‘We Were Wolves’

Jordan Canning’s debut feature film explores dynamics of a fractured family

Published on August 13, 2014

Danny and Nick are brothers. One is almost 40 and full of bravado, having left home at 18 chasing musical stardom and still chasing a big record deal. The other, a little younger, chose a different path: married with two kids and a stable job, he’s the responsible one who nursed their father in his final days.

One blames their father, an alcoholic, for a painful childhood. The other chooses to remember a gentler man. Both of them remain within their father’s grip, even as they place his ashes in a box on the mantelpiece.

“We Were Wolves” is local filmmaker Jordan Canning’s directorial debut on a feature film, and an exploration of family, loyalty and the limits of a sibling bond.

It stars Peter Mooney (“Rookie Blue”) as younger brother, Nick, and Steve Cochrane plays Danny.

Cochrane also co-wrote and co-produced the film with Canning, who first contacted him in the spring of 2013 with her script idea.

The pair met for coffee in July, and a final draft by September, and shot the feature in a cabin in the woods on an island in Ontario over two weeks in October.

Nick hasn’t seen Danny in at least five years, but he shows up on the dock, on a day Nick is taking his father’s boat — and his remains — to the cabin where he lived, to sort through his belongings.

Danny insists on a brother’s weekend, “just like the old times we should have had,” but Nick is reluctant. He eventually relents.

Both brothers have learned to build walls around themselves to disguise wounds. Nick has a stoic, martyr façade of a grown-up, while Danny can’t shut up, talking and poking fun and attempting to cover up his feelings of being a failure.

Things come to a head on the secluded island with the arrival of a realtor Danny secretly enlisted to appraise the cottage, and a meeting with Kathleen, an older, gorgeous, aloof woman living in a neighbouring cottage.

While the film script was written with Mooney specifically in mind, Canning said the role of Kathleen was long a mystery to her.

“I had a running list of actors on my computer and sometimes I’d add names to it. I didn’t know any of them, and was doing some research on them.

“One day, Steve and I were texting back and forth, throwing out names to each other, and Lynda Boyd just came into my head. It was like, why did it take me so long to think of this? I sent her name to Steve and he called me and said, ‘Of course! Of course Lynda!’.”

Boyd, best known for her role as Rose Doyle on “Republic of Doyle” seems natural and relaxed in the part of Kathleen.

“Doyle” fans will notice a massive difference in her in this role, and may be a little surprised to see a raunchy sex scene between Kathleen and one of the brothers.
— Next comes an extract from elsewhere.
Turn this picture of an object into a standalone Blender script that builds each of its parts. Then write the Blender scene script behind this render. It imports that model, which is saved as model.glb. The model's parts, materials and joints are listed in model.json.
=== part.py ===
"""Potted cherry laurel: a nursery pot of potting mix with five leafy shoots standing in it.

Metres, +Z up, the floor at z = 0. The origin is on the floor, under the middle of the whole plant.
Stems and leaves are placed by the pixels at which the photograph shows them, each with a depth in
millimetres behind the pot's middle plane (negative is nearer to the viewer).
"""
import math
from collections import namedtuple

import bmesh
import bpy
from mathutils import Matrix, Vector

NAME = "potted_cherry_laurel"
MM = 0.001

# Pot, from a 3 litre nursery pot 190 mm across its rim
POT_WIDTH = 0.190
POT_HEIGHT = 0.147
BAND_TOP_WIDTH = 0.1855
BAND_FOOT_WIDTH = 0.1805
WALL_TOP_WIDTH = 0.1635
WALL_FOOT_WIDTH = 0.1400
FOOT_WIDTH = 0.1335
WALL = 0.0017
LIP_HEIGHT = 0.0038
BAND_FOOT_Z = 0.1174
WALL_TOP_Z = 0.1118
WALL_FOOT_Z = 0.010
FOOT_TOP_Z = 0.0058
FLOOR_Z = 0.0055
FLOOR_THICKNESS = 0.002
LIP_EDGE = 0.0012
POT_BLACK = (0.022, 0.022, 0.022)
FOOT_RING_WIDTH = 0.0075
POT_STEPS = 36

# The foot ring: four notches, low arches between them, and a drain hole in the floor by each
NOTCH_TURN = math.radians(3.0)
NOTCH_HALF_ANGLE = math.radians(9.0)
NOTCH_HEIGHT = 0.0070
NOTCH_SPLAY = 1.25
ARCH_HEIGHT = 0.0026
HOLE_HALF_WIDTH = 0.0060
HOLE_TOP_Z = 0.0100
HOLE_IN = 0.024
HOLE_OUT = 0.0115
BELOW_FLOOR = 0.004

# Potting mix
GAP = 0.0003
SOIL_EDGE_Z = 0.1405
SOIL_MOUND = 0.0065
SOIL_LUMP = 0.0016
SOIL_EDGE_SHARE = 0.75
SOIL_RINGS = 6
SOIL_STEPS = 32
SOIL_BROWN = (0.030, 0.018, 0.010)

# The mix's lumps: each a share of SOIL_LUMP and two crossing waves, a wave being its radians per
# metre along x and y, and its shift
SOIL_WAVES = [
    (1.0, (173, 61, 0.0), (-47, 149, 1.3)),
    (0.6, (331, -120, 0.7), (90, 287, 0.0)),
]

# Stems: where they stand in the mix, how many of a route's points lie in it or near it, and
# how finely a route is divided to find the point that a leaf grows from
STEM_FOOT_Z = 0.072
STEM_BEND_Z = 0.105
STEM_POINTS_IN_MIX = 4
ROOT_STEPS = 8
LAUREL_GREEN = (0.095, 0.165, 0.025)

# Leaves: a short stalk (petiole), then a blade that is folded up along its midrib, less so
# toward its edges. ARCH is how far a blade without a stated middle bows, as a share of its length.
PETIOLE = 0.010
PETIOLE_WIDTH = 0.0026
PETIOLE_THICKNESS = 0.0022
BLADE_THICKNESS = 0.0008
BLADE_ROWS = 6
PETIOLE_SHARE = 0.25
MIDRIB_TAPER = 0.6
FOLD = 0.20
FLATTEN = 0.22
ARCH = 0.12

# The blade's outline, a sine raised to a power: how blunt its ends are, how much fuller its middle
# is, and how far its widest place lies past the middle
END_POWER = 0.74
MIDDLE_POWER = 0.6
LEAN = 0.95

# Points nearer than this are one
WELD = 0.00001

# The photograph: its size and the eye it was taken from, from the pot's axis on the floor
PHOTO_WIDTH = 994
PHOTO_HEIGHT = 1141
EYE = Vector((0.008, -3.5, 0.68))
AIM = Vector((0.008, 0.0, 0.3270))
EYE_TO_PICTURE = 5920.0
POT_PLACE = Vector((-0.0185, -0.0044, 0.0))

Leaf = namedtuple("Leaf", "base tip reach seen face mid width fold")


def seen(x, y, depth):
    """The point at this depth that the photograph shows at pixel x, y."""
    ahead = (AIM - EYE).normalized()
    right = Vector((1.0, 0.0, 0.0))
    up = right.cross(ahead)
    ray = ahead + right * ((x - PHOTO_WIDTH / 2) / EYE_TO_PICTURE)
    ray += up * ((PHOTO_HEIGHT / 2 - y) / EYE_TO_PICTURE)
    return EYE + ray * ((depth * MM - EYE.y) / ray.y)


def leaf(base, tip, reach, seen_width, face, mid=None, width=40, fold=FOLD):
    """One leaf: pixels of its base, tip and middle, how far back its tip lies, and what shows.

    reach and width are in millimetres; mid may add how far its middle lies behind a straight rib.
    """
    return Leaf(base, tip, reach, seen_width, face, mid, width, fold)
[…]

“This (film) really showcases just how incredibly versatile they are as performers and how they are completely capable of carrying a film in the long form,” Canning said of Boyd and Mooney.

As little boys with their father passed out drunk, Danny and Nick would play in a clearing in the woods, pretending to be wolves. There’s a particularly poignant scene in the film where they re-enact this, howling, scratching and grunting at each other, bringing their play across the line from pretend.
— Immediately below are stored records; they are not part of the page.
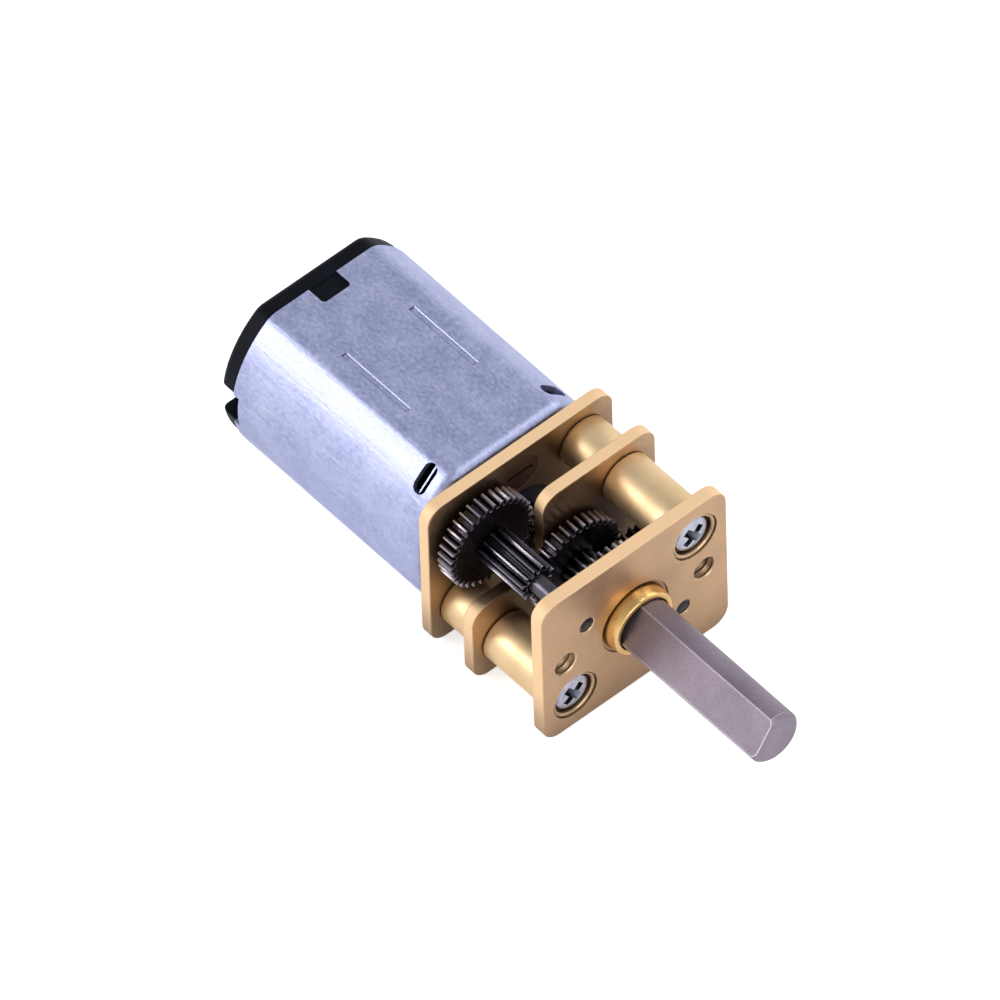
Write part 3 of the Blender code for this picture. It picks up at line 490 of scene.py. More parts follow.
def finish(bm, node, material, smooth_angle=38.0, bevel=0.0):
    """Makes the piece that stands for a CAD node, in metres, riding on the node's body."""
    bmesh.ops.recalc_face_normals(bm, faces=bm.faces)
    placed = Matrix.Translation((SHAFT_X, 0.0, SHAFT_Z)) @ Matrix.Scale(MM, 4)
    bmesh.ops.transform(bm, matrix=placed, verts=bm.verts)
    mesh = mesh_from(bm, node + "_fine")
    mesh.shade_smooth()
    mesh.set_sharp_from_angle(angle=math.radians(smooth_angle))
    mesh.materials.append(material)
    piece = add_object(node + "_fine", mesh)
    if bevel:
        modifier = piece.modifiers.new("edges", "BEVEL")
        modifier.width = bevel * MM
        modifier.segments = 2
        modifier.limit_method = "ANGLE"
        modifier.angle_limit = math.radians(smooth_angle)
        modifier.harden_normals = False
    weighted = piece.modifiers.new("normals", "WEIGHTED_NORMAL")
    weighted.keep_sharp = True
    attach(piece, BODY_OF[node])
    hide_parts(node)


# ---- materials ----

TURNING = (1.0, 6.0, 1.0)  # a grain squeezed along Y, as a lathe leaves it


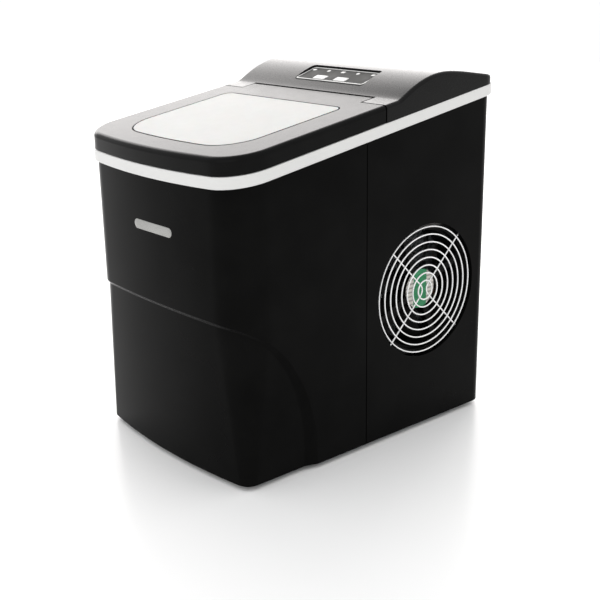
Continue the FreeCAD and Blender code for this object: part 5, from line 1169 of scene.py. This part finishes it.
def make_control_hood():
    """Control cover: rounded walls, an S-shaped top, the lid tongue's slot and the panel's opening."""
    cover = setting("cover")
    profile = cover_profile()
    corner_start = DEPTH / 2 - (WIDTH / 2 - COVER_HIGH.x) - setting("body").rear_corner
    depths = {y for y, _ in profile if y < corner_start - 0.0008} | {cover.slot_rear, corner_start}
    depths = sorted(depths)
    rings = [[Vector((x, y, band_level(y))) for x, y in hood_path(depths, 0.0)]]
    for inset, drop in quarter(cover.edge, 7):
        path = hood_path(depths, inset)
        rings.append([Vector((x, y, cover_height(profile, y) - drop)) for x, y in path])
    rows = []
    for side in hood_side(depths, cover.edge):
        rows.append([Vector((x, y, cover_height(profile, y))) for x, y in hood_row(*side)])
    part = gather(skin(rings, False), hood_top(rows), hood_slot(rows), *hood_ends(rings, rows[0]))
    piece = solid("control_hood", part, "cover_black", ROOT, ["control_cover"])
    thicken(piece, cover.wall)
    room, reach = 0.0002, 0.012
    width, length_ = cover.panel_width + 2 * room, cover.panel_length + 2 * room
    opening = slab(width, length_, cover.panel_corner, [(0, -reach), (0, reach)], 8)
    carve(piece, placed(opening, panel_matrix()))
    soften(piece, 0.0003, 40.0)


def make_panel():
    """Control panel: a plate and its pale border line."""
    cover = setting("cover")
    width, length_ = cover.panel_width, cover.panel_length
    edge = [(inset, -drop) for inset, drop in quarter(0.0003, 3)]
    plate = slab(width, length_, cover.panel_corner - 0.0002, [(0, -cover.panel_thick)] + edge, 8)
    piece = solid("panel_plate", placed(plate, panel_matrix()), "panel_grey", ROOT, ["control_panel"])
    soften(piece)
    line, margin, rise, root = 0.0013, 0.0010, 0.00016, -0.0001
    rings = []
    for inset, height in ((margin, root), (margin, rise), (margin + line, rise), (margin + line, root)):
        loop = rounded_loop(width - 2 * inset, length_ - 2 * inset, cover.panel_corner - inset, 8)
        rings.append([p + Vector((0, 0, height)) for p in loop])
    border = solid("panel_border", placed(skin(rings, True, True), panel_matrix()), "lens_white", ROOT)
    soften(border)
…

The scene turned out differently from what Canning had envisioned beforehand.

 “Whenever I would get to that point in the script, I would go, Oh yeah, this is the scene where they wrestle and it’s going to be playful and cathartic and bittersweet,” she said. “When we shot it, I love where that scene went. I never would have imagined it, on the page, getting to such a dark and angry place.”

Family is a recurring theme in Canning’s work, and she said, as an only child, she’s interested in the dynamics between siblings, and how far the family bonds can stretch.
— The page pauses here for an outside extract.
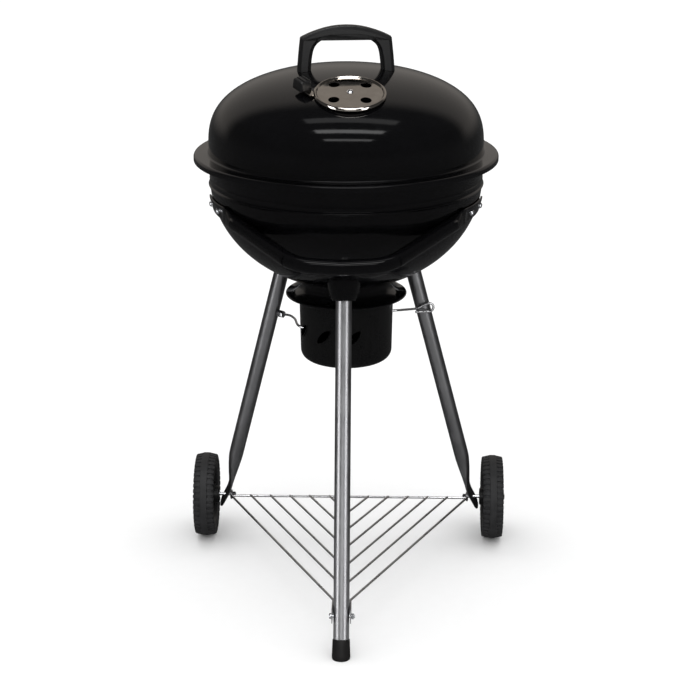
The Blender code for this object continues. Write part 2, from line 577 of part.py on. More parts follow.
disc = [(0.0030, 0.0012), (0.020, sag(0.020) + 0.0012), (0.036, sag(0.036) + 0.0012)]
disc += [(0.0500, sag(0.050) + 0.0012), (0.0512, sag(0.050) + 0.0030), (0.0530, sag(0.050) + 0.0038)]
disc += [(0.0552, sag(0.050) + 0.0030), (DAMPER_RADIUS, sag(0.050) + 0.0010), (DAMPER_RADIUS, sag(DAMPER_RADIUS))]
disc += [(0.0549, sag(0.055)), (0.0535, sag(0.050) + 0.0020), (0.0515, sag(0.050) + 0.0006)]
disc += [(0.0500, sag(0.050)), (0.036, sag(0.036)), (0.020, sag(0.020)), (0.0030, 0.0)]
damper_frame = bpy.data.objects.new("damper_pivot", None)
grill.objects.link(damper_frame)
damper_frame.parent = kettle_axis
damper_frame.location = damper_point
damper_frame.rotation_euler = (damper_tilt, 0, DAMPER_TURN)
damper_disc = turned("damper_disc", disc, "polished_steel", 28)
ARM_ROOT = (-0.0620, 0.0035, 0)
ARM_TURN = math.radians(124)
arm = box("damper_arm", (-0.0130, -0.0065, -0.0016), (0.0200, 0.0065, 0.0000))
arm.location, arm.rotation_euler = ARM_ROOT, (0, 0, ARM_TURN)
vent_turns = [math.radians(42 + 90 * i) for i in range(4)]
vent_drills = [
    rod("damper_vent", (VENT_CIRCLE * math.cos(t), VENT_CIRCLE * math.sin(t), -0.03),
        (VENT_CIRCLE * math.cos(t), VENT_CIRCLE * math.sin(t), 0.03), VENT_RADIUS, sides=14)
    for t in vent_turns
]
lid_vents = [
    rod("lid_vent", (VENT_CIRCLE * math.cos(t), VENT_CIRCLE * math.sin(t), -0.03),
        (VENT_CIRCLE * math.cos(t), VENT_CIRCLE * math.sin(t), 0.03), VENT_RADIUS, sides=12)
    for t in vent_turns
]
rivet_drill = rod("damper_drill", (0, 0, -0.02), (0, 0, 0.02), 0.0027)
boolean(damper_disc, [arm], "UNION")
boolean(damper_disc, vent_drills)
boolean(lid_shell, lid_vents + [rivet_drill] + drills)
knob = box("damper_knob", (0.0055, -0.0110, -0.0030), (0.0310, 0.0110, 0.0145), "black_moulding")
knob.location, knob.rotation_euler = ARM_ROOT, (0, 0, ARM_TURN)
bevel(knob, 0.0030, 2)
slot = box("knob_slot", (-0.0100, -0.0068, -0.0019), (0.0204, 0.0068, 0.0004))
grooves = [box("knob_groove", (-0.01, y - 0.0012, 0.0118), (0.04, y + 0.0012, 0.02)) for y in (-0.0037, 0.0037)]
for tool in [slot] + grooves:
    tool.location, tool.rotation_euler = ARM_ROOT, (0, 0, ARM_TURN)
boolean(knob, [slot] + grooves)
cap = [(0, 0.0042), (0.0028, 0.0038), (0.0050, 0.0024), (0.0052, 0.0015), (0.0024, 0.0015)]
cap += [(0.0024, -0.0032), (0.0045, -0.0032), (0.0045, -0.0045), (0, -0.0045)]
damper_rivet = turned("damper_rivet", cap, "fastener_zinc", 16)
for piece in [damper_disc, knob, damper_rivet, arm, slot, rivet_drill] + grooves + vent_drills + lid_vents:
    piece.parent = damper_frame

# Grates, and the three brackets inside the bowl that hold them.


def grate(name, radius, height, wires, ring_radius, bar_radius):
    ring_points = []
    for i in range(36):
        turn = 2 * math.pi * i / 36
        ring_points.append((radius * math.cos(turn), radius * math.sin(turn), height))
    ring = wire(name, ring_points, ring_radius, "grate_steel", 6, cyclic=True)
    bars = []
    for i in range(wires):
        x = radius * (2 * (i + 0.5) / wires - 1)
        reach = math.sqrt(radius**2 - x**2)
        bars.append(rod("grate_bar", (x, -reach, height), (x, reach, height), bar_radius, sides=6))
    for y in (-radius / 2, radius / 2):
        reach = math.sqrt(radius**2 - y**2)
        bars.append(rod("grate_tie", (-reach, y, height - 0.002), (reach, y, height - 0.002), bar_radius, sides=6))
    boolean(ring, bars, "UNION")
    return ring


grate("cooking_grate", COOKING_GRATE_RADIUS, COOKING_GRATE_Z, 11, 0.0030, 0.0022)
grate("charcoal_grate", COAL_GRATE_RADIUS, COAL_GRATE_Z, 7, 0.0035, 0.0030)
ledges = [(COOKING_GRATE_Z - 0.0055, 0.2000), (COAL_GRATE_Z - 0.0065, 0.1560)]
for side, turn_deg in (("front", -90), ("right", 30), ("left", 150)):
    wall = []
    for h in (0.6975, 0.680, 0.660, 0.640, 0.622, 0.6045, 0.590):
        down = BOWL_CENTRE_Z - h
        wall.append(((BOWL_RADIUS - SHEET) * math.sqrt(1 - (down / (BOWL_DROP - SHEET)) ** 2) - 0.0015, h))
    inner_edge = [(0.1722, 0.6012), (ledges[1][1], 0.6012), (ledges[1][1], 0.6042), (0.1735, 0.6050)]
    inner_edge += [(r - 0.003, h) for r, h in reversed(wall[1:5])]
    inner_edge += [(0.2110, 0.6930), (ledges[0][1], 0.6945), (ledges[0][1], 0.6975)]
    outline = wall[:-1] + inner_edge
    bracket = plate(f"{side}_grate_bracket", outline, 0.014, "black_enamel")
    bracket.rotation_euler = (0, 0, math.radians(turn_deg))
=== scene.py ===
import math
import bmesh
import bpy
from mathutils import Matrix, Vector
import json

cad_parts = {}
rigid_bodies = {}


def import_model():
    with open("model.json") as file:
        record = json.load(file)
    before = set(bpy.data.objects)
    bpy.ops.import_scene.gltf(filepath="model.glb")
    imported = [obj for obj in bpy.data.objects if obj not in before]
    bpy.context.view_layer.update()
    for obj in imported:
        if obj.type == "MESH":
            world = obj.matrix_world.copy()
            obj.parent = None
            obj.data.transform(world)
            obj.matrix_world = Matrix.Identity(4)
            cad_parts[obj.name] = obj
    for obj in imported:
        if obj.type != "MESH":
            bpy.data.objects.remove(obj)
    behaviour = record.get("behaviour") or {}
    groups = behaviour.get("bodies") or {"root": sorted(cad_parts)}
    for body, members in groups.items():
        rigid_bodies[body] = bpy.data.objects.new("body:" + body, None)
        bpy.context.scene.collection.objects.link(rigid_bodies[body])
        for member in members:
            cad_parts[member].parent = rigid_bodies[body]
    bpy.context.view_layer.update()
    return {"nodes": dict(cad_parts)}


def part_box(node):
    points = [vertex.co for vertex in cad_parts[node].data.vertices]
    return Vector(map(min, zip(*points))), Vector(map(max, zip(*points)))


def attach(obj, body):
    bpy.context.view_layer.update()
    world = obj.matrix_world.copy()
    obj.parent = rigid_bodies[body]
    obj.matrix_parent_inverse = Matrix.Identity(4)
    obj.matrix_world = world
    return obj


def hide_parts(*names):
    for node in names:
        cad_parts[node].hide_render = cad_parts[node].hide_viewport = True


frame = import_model()
scene = bpy.context.scene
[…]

“Family relationships are so layered. It’s never black and white,” she explained.

“The brothers can get into this huge wrestling, angry, awkward fight the night before, and the next day just kind of wake up and go back to letting it slide. That’s what’s really interesting about the sibling dynamic; you can really push these people really hard and hurt them, but at the end of the day, hopefully you can just shake it off.”

“We Were Wolves” will have its premiere at the Toronto International Film Festival next month, and will screen at the Atlantic Film Festival in Halifax the following week. A theatrical release for the movie is in the works.